For the last decade Professor Hoon has conducted field research
in Botswana, Zambia, and India and has been working on southern
African politics and its environment, including the politics
of wildlife conservation and agricultural development, and
its effects on rural communities. He has been a visiting assistant
professor at the School of International Service, American
University in Washington DC, and the Department of Political
Science at the University of Massachusetts at Amherst. He
has also worked as a research analyst with local NGOs in India
and at the United Nations Development Program in New York.
He has been a non-resident fellow with the Institutions and
Governance Program at World Resources Institute in Washington,
DC where he was involved in two comparative research projects
on local democracy and natural resource management, and commodity
chain analysis as a policy tool.
Professor Hoon has published on the politics of community
conservation, the relationship between governance and sustainable
livelihoods, and local institutional innovation. His publications
include, "Impersonal Markets and Personal Communities?
Wildlife, Conservation, and Development in Botswana,"
Journal of International Wildlife Law and Policy, 7:143-160,
2004; "Governance and Sustainable Livelihoods: Pinning
down two troublesome concepts," with Goran Hyden, in
Hans Bressers and Walter Rosenbaum, eds., Achieving Sustainable
Development: The Challenge of Governance across Social Scales
(Praeger, 2004); and most recently "Working is Celebrating:
The Syncretic Politics of Labor Transformation in Rural Zambia,"

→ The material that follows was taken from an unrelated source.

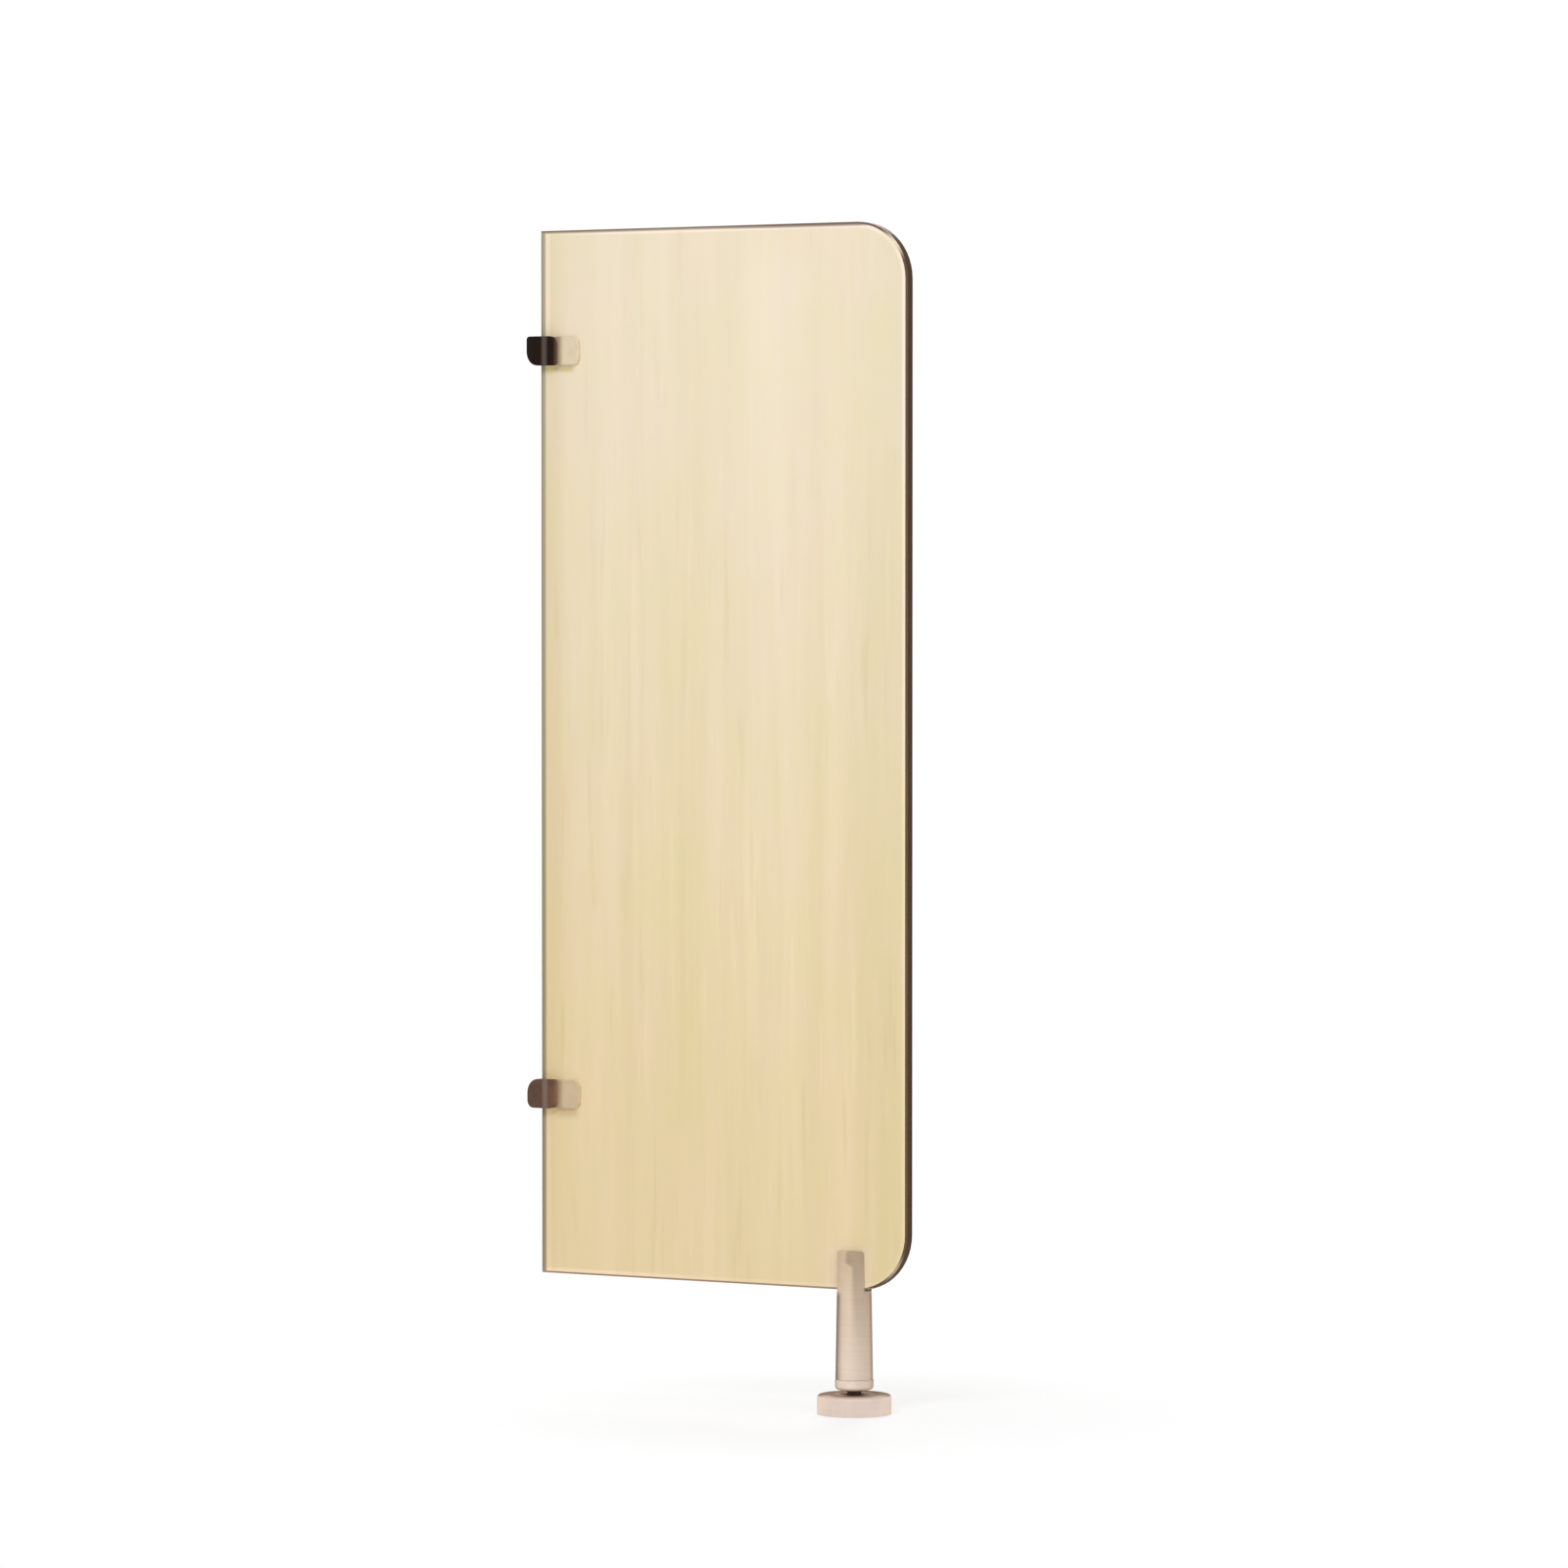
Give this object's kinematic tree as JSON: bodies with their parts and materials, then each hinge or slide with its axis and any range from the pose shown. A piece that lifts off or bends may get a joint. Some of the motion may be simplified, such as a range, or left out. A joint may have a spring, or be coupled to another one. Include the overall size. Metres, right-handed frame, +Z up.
{
  "type": "urinal privacy screen",
  "caption": "Tall narrow wood-grain laminate panel with rounded free corners, clamped to a wall and propped by a height-adjustable round foot.",
  "frame": {"origin": "half-way between the two wall screws, on the plane of the wall and in the middle of the panel's thickness", "axes": "+X runs out from the wall along the panel, +Z is up, -Y is the panel's front face and +Y its rear face, where the screws are"},
  "size_m": [0.4115, 0.07, 1.117],
  "materials": {
    "laminate_core": "satin",
    "wood_decor": "satin wood grain",
    "dark_bronze": "gloss",
    "jaw_beige": "satin",
    "rubber_clear": "matt",
    "rubber_black": "matt",
    "column_satin": "satin",
    "cover_satin": "satin",
    "steel_bright": "satin",
    "steel_black": "satin black",
    "brass": "machined",
    "flange_zinc": "cast, satin"
  },
  "bodies": {
    "screen": {"panel_core": "laminate_core", "front_decor": "wood_decor", "rear_decor": "wood_decor", "upper_clamp_body": "dark_bronze", "upper_edge_buffer": "rubber_black", "upper_front_jaw_plate": "jaw_beige", "upper_front_jaw_pad": "rubber_clear", "lower_clamp_body": "dark_bronze", "lower_edge_buffer": "rubber_black", "lower_front_jaw_plate": "jaw_beige", "lower_front_jaw_pad": "rubber_clear", "foot_column": "column_satin", "slot_liner": "rubber_clear", "foot_fixing_screws": "steel_bright", "column_collar": "column_satin", "threaded_insert": "brass"},
    "upper_rear_jaw": {"upper_rear_jaw_plate": "jaw_beige", "upper_rear_jaw_pad": "rubber_clear"},
    "upper_grub_low": {"upper_grub_screw_low": "steel_black"},
    "upper_grub_high": {"upper_grub_screw_high": "steel_black"},
    "lower_rear_jaw": {"lower_rear_jaw_plate": "jaw_beige", "lower_rear_jaw_pad": "rubber_clear"},
    "lower_grub_low": {"lower_grub_screw_low": "steel_black"},
    "lower_grub_high": {"lower_grub_screw_high": "steel_black"},
    "floor_foot": {"floor_flange": "flange_zinc", "stud_keeper": "steel_black", "cover_ring": "rubber_black", "floor_pad": "rubber_black"},
    "stud": {"levelling_stud": "steel_bright"},
    "cover": {"flange_cover": "cover_satin"},
    "washer": {"lock_washer": "steel_black"},
    "nut": {"lock_nut": "steel_black"}
  },
  "joints": [
    {"name": "upper_jaw_release", "type": "slide", "parent": "screen", "child": "upper_rear_jaw", "axis": [0, 1, 0], "range_m": [0, 0.0015]},
    {"name": "upper_grub_low_turn", "type": "hinge", "parent": "upper_rear_jaw", "child": "upper_grub_low", "pos_m": [0.0215, 0.012, 0.3495], "axis": [0, 1, 0], "range_deg": [0, 541]},
    {"name": "upper_grub_high_turn", "type": "hinge", "parent": "upper_rear_jaw", "child": "upper_grub_high", "pos_m": [0.0215, 0.012, 0.3625], "axis": [0, 1, 0], "range_deg": [0, 541]},
    {"name": "lower_jaw_release", "type": "slide", "parent": "screen", "child": "lower_rear_jaw", "axis": [0, 1, 0], "range_m": [0, 0.0015]},
    {"name": "lower_grub_low_turn", "type": "hinge", "parent": "lower_rear_jaw", "child": "lower_grub_low", "pos_m": [0.0215, 0.012, -0.3625], "axis": [0, 1, 0], "range_deg": [0, 541]},
    {"name": "lower_grub_high_turn", "type": "hinge", "parent": "lower_rear_jaw", "child": "lower_grub_high", "pos_m": [0.0215, 0.012, -0.3495], "axis": [0, 1, 0], "range_deg": [0, 541]},
    {"name": "foot_height", "type": "slide", "parent": "screen", "child": "floor_foot", "axis": [0, 0, -1], "range_m": [0, 0.02]},
    {"name": "stud_turn", "type": "hinge", "parent": "floor_foot", "child": "stud", "pos_m": [0.3521, 0, -0.6], "axis": [0, 0, -1], "range_deg": [0, 5761]},
    {"name": "cover_lift", "type": "slide", "parent": "floor_foot", "child": "cover", "axis": [0, 0, 1], "range_m": [0, 0.0043]},
    {"name": "lock_nut_travel", "type": "slide", "parent": "screen", "child": "washer", "axis": [0, 0, -1], "range_m": [0, 0.0038]},
    {"name": "lock_nut_turn", "type": "hinge", "parent": "washer", "child": "nut", "pos_m": [0.3521, 0, -0.627], "axis": [0, 0, -1], "range_deg": [0, 1095]}
  ],
  "couplings": [
    {"joint": "upper_grub_low_turn", "follows": "upper_jaw_release", "rad_per_m": 6283.2},
    {"joint": "upper_grub_high_turn", "follows": "upper_jaw_release", "rad_per_m": 6283.2},
    {"joint": "lower_grub_low_turn", "follows": "lower_jaw_release", "rad_per_m": 6283.2},
    {"joint": "lower_grub_high_turn", "follows": "lower_jaw_release", "rad_per_m": 6283.2},
    {"joint": "stud_turn", "follows": "foot_height", "rad_per_m": 5026.5},
    {"joint": "lock_nut_turn", "follows": "lock_nut_travel", "rad_per_m": 5026.5}
  ]
}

in Dennis Galvan and Rudra Sil, eds., Reconfiguring Institutions
Across Time and Space: Syncretic Responses to Challenges of
Political and Economic Transformation (New York: Palgrave/Macmillan,
2007). Professor Hoon is currently working on a comparative
project in southern Africa on bottom-up decentralized community-based
and recent trans-boundary/transfrontier conservation approaches.
Email: Parakh
Hoon
Christopher Marcoux
(M.A., University of Massachusetts, 2006; Ph.D., University
of Massachusetts, expected Fall 2007), has research and teaching
interests in international organizations, international law,
international environmental politics, qualitative and quantitative
methods. After he defends his dissertation, "Theoretical
Approaches to the Design of Multilateral Environmental Agreements,"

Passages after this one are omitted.